Il y a aussi à Copenhague une académie de beaux arts, une école de peinture et d’architecture. L’exposition à laquelle j’ai assisté m’a paru bien pauvre. Mais une grande gloire rayonne sur cette école : elle a produit Thorvaldsen.

Bertel Thorvaldsen est né le 19 novembre 1770. Son aïeul était pasteur en Islande. Son père vint dans sa jeunesse à Copenhague et s’y maria avec la fille d’un prêtre. Il y gagnait assez péniblement sa vie en ciselant des couronnes de fleurs, des arabesques, et au besoin des figures de nymphes pour les vaisseaux. La première chose qui frappa les regards de Bertel, quand il commença à réfléchir, ce fut un ciseau d’artiste, et quelques ouvrages qui ressemblaient à de la sculpture. Il alla fort peu de temps à l’école et n’y apprit presque rien[1]. À l’âge de onze ans, il commença à fréquenter les cours gratuits de dessin, et il ne tarda pas à s’y distinguer par son application. Il passa successivement par l’école linéaire, par l’école de bosse et de dessin. En 1787, il concourut et gagna une médaille d’argent. Il était à cette époque d’une nature excessivement calme, très sérieux, parlant peu et travaillant avec ardeur. Lorsqu’il avait une fois pris son crayon, ses camarades essayaient en vain de le distraire. Il restait la tête penchée sur son ouvrage et ne répondait à leurs questions que par des monosyllabes. Malgré les éloges qu’il avait plus d’une fois reçus, son ambition fut lente à s’éveiller. Son père voulait l’associer à ses travaux de ciseleur, et il n’avait rien à objecter à la volonté de son père. Souvent il allait lui porter à dîner sur quelque navire en construction, et tandis que le pauvre ouvrier se reposait de son labeur du matin, l’enfant prenait le ciseau et achevait de découper une fleur, ou de modeler une figure. Cependant les succès qu’il avait obtenus à l’académie avaient déjà fait quelque bruit, à en juger par une anecdote que rapporte M. Thiele[2]. Bertel s’était présenté à l’église pour être confirmé. Le prêtre le voyant assez mal habillé et fort peu instruit, ne fit d’abord pas grande attention à lui ; mais quand il eut entendu prononcer son nom, il lui demanda si c’était son frère qui avait remporté un prix à l’académie de dessin. – Non, monsieur, dit Bertel, c’est moi. — Dès ce moment le prêtre le traita avec une sorte de distinction et ne l’appela plus que monsieur Thorvaldsen.

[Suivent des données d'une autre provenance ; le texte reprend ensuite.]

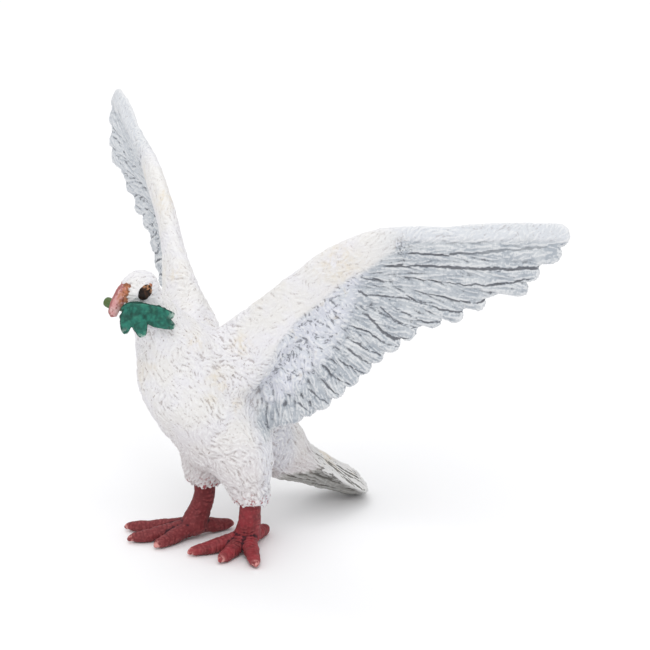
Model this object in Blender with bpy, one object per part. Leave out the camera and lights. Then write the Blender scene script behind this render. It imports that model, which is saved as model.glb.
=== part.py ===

En 1789, il gagna un second prix. Son père, le trouvant alors aussi instruit qu’il pouvait le désirer, voulait le faire sortir de l’école ; mais ses professeurs s’y opposèrent, et il consacra une partie de la journée à ses études, le reste du temps il l’employait à travailler pour sa famille. On voit encore à Copenhague plusieurs sculptures de lui qui datent de ce temps-là. L’époque du grand concours approchait. Thorvaldsen n’avait d’abord pas envie de s’y présenter. Il était retenu tout à la fois par un sentiment d’orgueil et par un sentiment

  1. On raconte qu’à l’âge de dix-sept ans, se trouvant mêlé à une société de jeunes gens qui voulaient jouer la comédie, il fut obligé de renoncer au rôle qui lui avait été confié, parce qu’il ne pouvait le lire.
  2. Thorvaldsen og hans Vœrker, 4 vol. in-4o. Copenhague, 1831.